The Newark informer was interviewed again by Hersh on Feb. 1, 1981. During the course of the various interviews, the informer also told the FBI that Schiavone Construction generated funds for payoffs to Briguglio by "a procedure for overbilling for several large cranes purchased by the company."

The informer also said Donovan visited Briguglio's home "on numerous occasions," and that the two men were together at a Fort Lee, N.J., restaurant on April 13, 1969.

Donovan was questioned under oath about Briguglio by Hatch at the Jan. 27 hearing.

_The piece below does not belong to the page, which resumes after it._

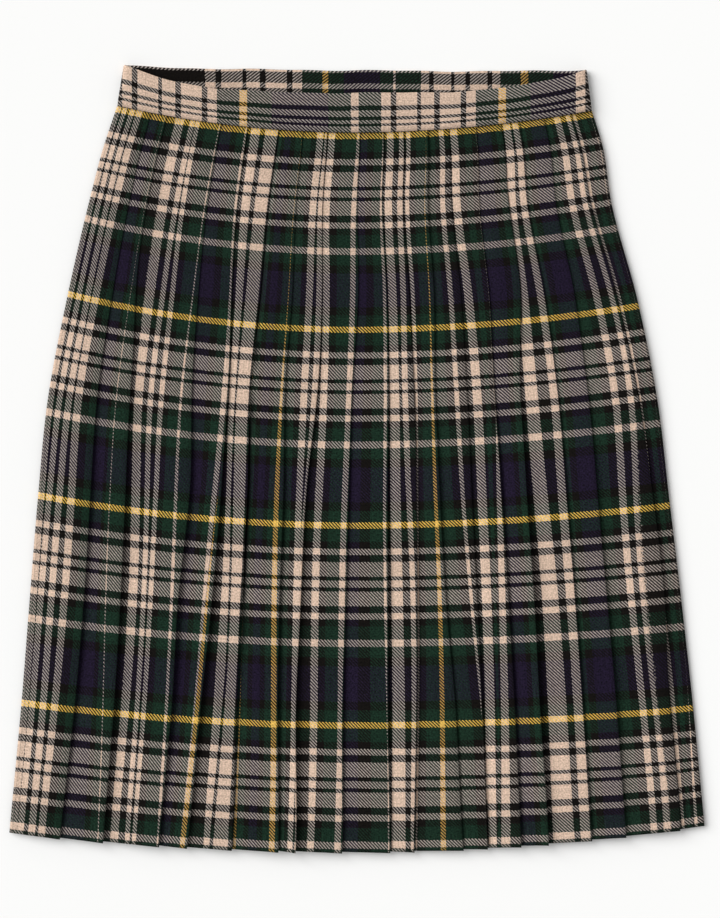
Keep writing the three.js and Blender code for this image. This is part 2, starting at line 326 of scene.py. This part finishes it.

Donovan: "I never met the man."

Hatch: "Have you ever done any business with him?"

Donovan: "We have not."

The New York informer's allegations, made the week of Jan. 11, dealt with whether Donovan's company was "mobbed up," but the allegations apparently never reached Washington.

In any case, acccording to the new Senate report, this informer said that Donovan associated in the 1960s with Jack McCarthy, and that Donovan introduced McCarthy to a wire and cable company "which McCarthy thereafter represented."

McCarthy was a notorious New York labor consultant whose activities were detailed in 1966 Senate hearings entitled "Labor Racketeering Activities of Jack McCarthy and National Consultants Associated Ltd."